A later chapter, Quantum Conceptualised, explores “the intersection of failure and fiction as a space for bringing new worlds into being”. The artwork, having been “born“, continues to exist, waiting for its own fictional identity to be created in the world. In the physics of uncertainty, is an initial intuitive premise analogous to an artwork? Well, it could be, or not, but the question is made real by consideration of Michael Craig-Martin's famous 1973 conceptual work An Oak Tree in which a glass of water on a shelf is asserted to be that hardwood member of the Quercus genus. Thomas writes that the original exhibition, in which an explanatory question and answer panel was only available as a separate leaflet, presented “a unique expression of superposition and entanglement between the observer and observed”. I have always found the questions and answers to be the most interesting part of it. For example, Question: “Haven’t you simply called this glass of water an oak tree?”Answer: “Absolutely not.
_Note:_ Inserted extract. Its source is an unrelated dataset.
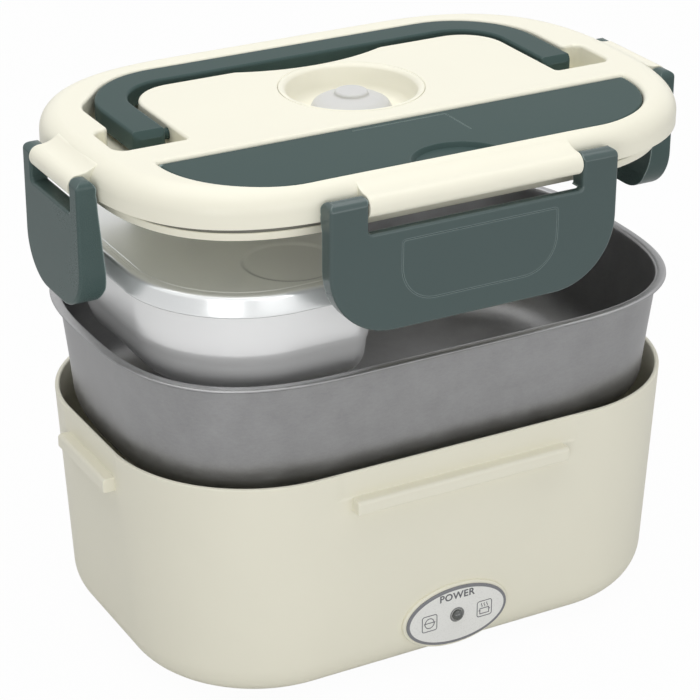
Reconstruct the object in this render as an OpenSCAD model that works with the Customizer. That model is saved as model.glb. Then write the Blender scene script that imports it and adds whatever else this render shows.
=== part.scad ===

It is not a glass of water anymore. I have changed its actual substance. It would no longer be accurate to call it a glass of water. One could call if anything one wished, but that would not alter the fact that it is an oak tree.”
I see 'wave' and 'particle' jostling for inclusion in such a space. Again, they are pataphors of each other. This provokes, surely, richer thought than just what the words “n'est pas” (“is not”) mean in Magritte's pipe work La Trahison des images.
Concerning the Quantum in Art is rich in reminders that the artist's task is not to re-decorate what has already been done, but to explore and think anew of the mysterious universe which contains art, quantum phenomena and people bold enough to observe and hence interfere in both at the same time, then jump up a level and making art about the whole caboodle. The pages present artists who heroically attempt to do that, and a writer who encourages us to take a chance with uncertainty.